4. Fold the keyboard unit towards you (over the touchpad) and you can allow the large data cable that connects it to the rest of the unit to stay plugged in and intact.

Instructions for Removing and Replacing Second Memory Module

1. Removing the keyboard will expose a square piece of tape-down metal foil. Un-tape this and fold it back to reveal the memory compartment.
2. This compartment is covered by a vented thin metal piece that is screwed in beside the compartment. Unscrew this and carefully work it out of the compartment. It bends very easily, so try to keep it from deforming.
3. Once the cover is removed, the memory is clearly visible. Like the one on the underside of the computer, this one is held in with two latches on the sides. Pull these carefully back, and the memory stick will pop up, allowing easy removal.
4. Insert the new RAM as before. It will click into place just as the other stick did.
5. Carefully re-fit the thin metal piece over the memory module. There are a few small “tongues” of metal that extend from it, and these should be tucked under adjacent structures if possible, although the real goal is just to get it to lie flat and secure. Do not forget to screw it back in!
6. Pull the foil back over the compartment and tape it down. Before you replace the keyboard, you might want to gently blow out this area of the laptop, as mine had some collected dust on certain surfaces from its 6 years of hard work.
7. Replace the keyboard in reverse of how it was removed, being sure to securely screw it back down with those tiny screws you removed earlier. Replace the strip cover, and you’re ready to go!
8. Boot up your computer and give it a test run!
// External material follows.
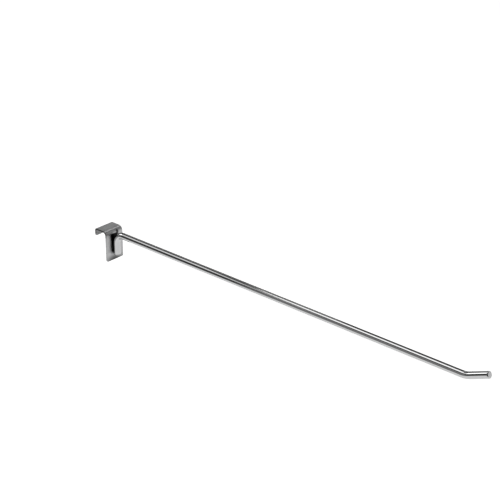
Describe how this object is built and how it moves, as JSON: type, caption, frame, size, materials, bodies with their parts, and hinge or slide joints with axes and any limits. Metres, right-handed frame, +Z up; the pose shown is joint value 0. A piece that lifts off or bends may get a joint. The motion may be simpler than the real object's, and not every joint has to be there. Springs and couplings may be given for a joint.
{
  "type": "single hook",
  "caption": "Display rail hook: a folded sheet saddle that drops over a flat rail, with a welded round arm ending in an upturned tip.",
  "frame": {"origin": "middle of the underside of the saddle's top strip, where it sits on the top of the rail", "axes": "+Z up, -Y forwards along the arm to its tip, +X to the right seen from the front across the saddle's width"},
  "size_m": [0.0196, 0.4153, 0.0364],
  "materials": {
    "plated_sheet": "plated and lightly polished",
    "chromed_wire": "bright chrome"
  },
  "bodies": {
    "root": {"saddle_bracket": "plated_sheet", "hook_rod": "chromed_wire"}
  },
  "joints": []
}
Remember to replace the battery and other peripherals you regularly use with your laptop.

The whole operation took me about an hour and a half, but that was only because I had to pause and reason out where that pesky other memory module could be. Many laptops have this configuration, and some even keep their memory modules exclusively underneath the keyboard. It is a little more work than simply removing a panel cover on the underside, but it is equally doable with a little patience and perseverance.